Here is the provenance of these masterpieces, as put together by William Vareika:

In 1884, the paintings were purchased at Ortgies and Company in New York by William Collins Whitney for his residence in Old Westbury, Long Island, New York, at the insistence of famed architect Stanford White, and they remained in the Whitney family for many years. Gertrude Vanderbilt Whitney gifted them to the Whitney Museum at its opening in 1931. In 1934 artist and La Farge student Leon Dabo remembered that La Farge had worked for two years on this project “which remains one of his most important paintings.” In 1950, when the Whitney Museum determined to limit its collection to 20th century American art, they were sold by Knoedler and Company to Cornelius Vanderbilt Whitney. Apparently, the works were hung in Whitney’s palatial residence in Trujillo, Spain until 1983 when they were acquired by his legendary Madrid decorator Duarte Pinto Coehlo for his home in Trujillo, a former convent. Coehlo died last year and in July his possessions were sold in a country house sale in London. The paintings were acquired at that sale by Vareika and have been returned to the U.S. and conserved.

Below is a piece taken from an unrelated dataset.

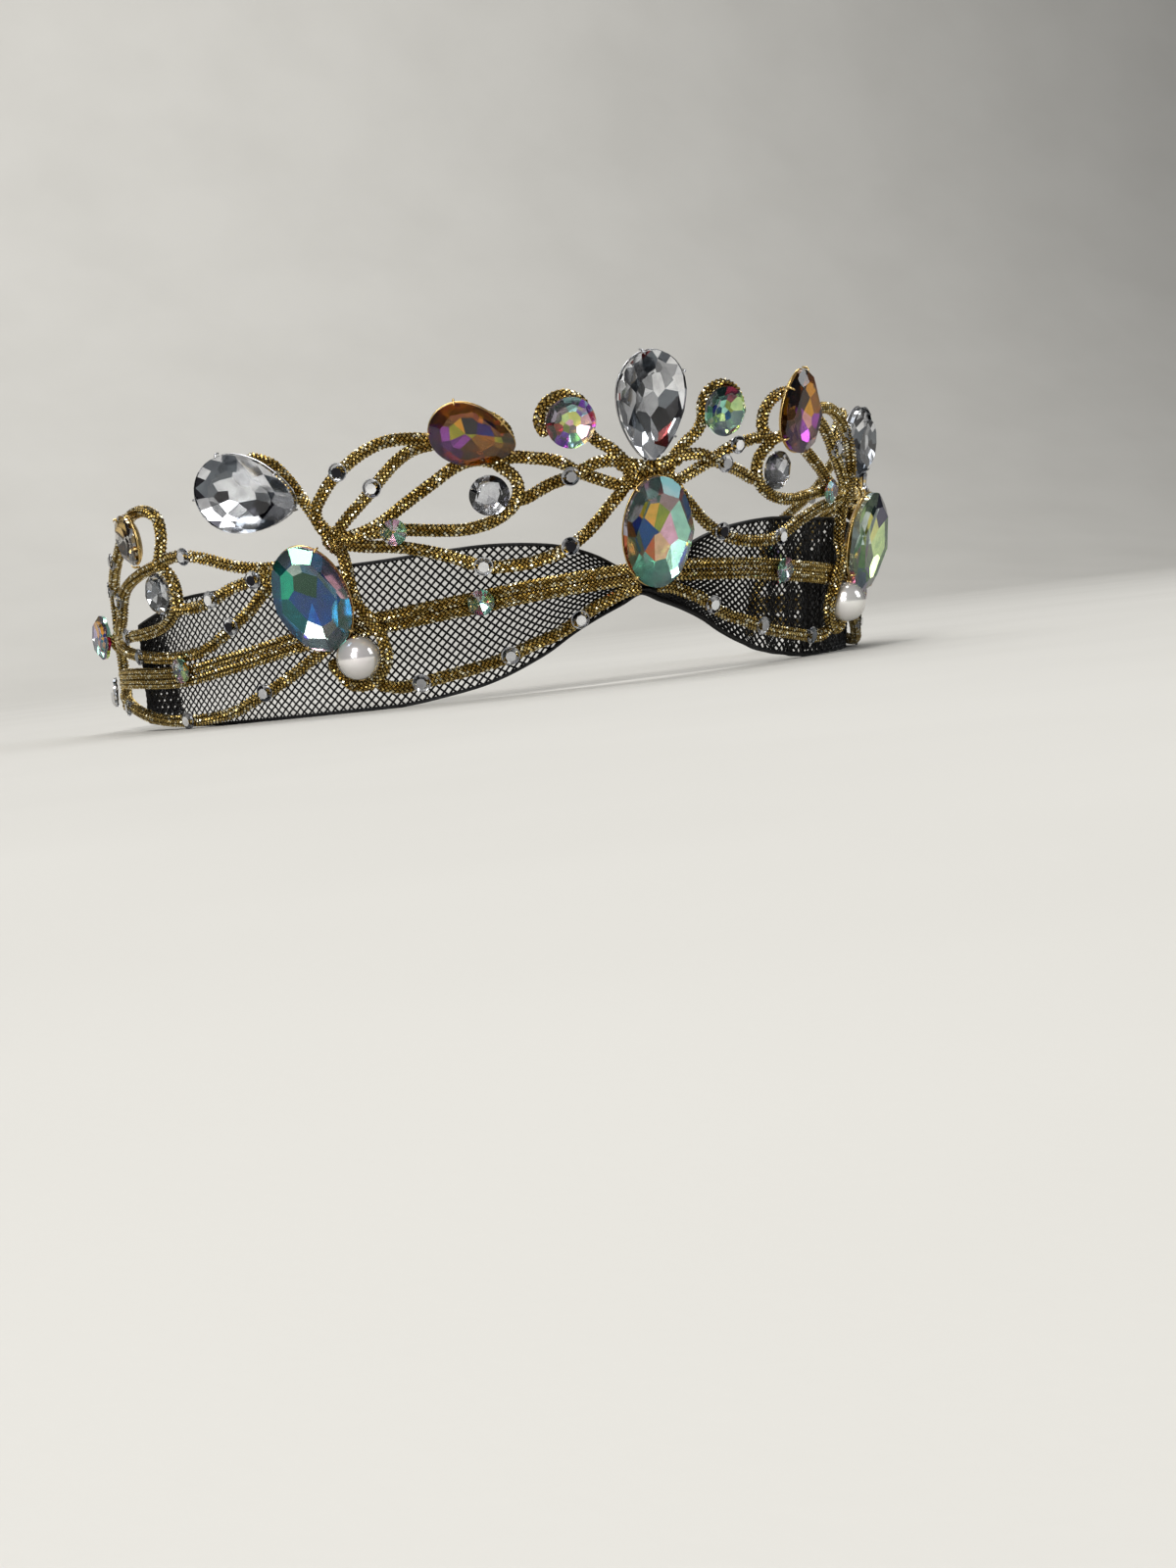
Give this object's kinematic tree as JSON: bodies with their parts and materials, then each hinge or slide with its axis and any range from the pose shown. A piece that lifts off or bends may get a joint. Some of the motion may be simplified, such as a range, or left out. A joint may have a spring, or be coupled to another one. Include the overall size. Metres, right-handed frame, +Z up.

Always good to find what you are looking for, even if it takes a few decades to do so.

And one final note: on our Green-Wood at The Met Day Trip, next week (March 15), we will see two great stained glass windows by John La Farge, and several by Louis Comfort Tiffany. Two men pioneered stained glass in America in the late 19th century: La Farge and Tiffany. Both are interred at Green-Wood.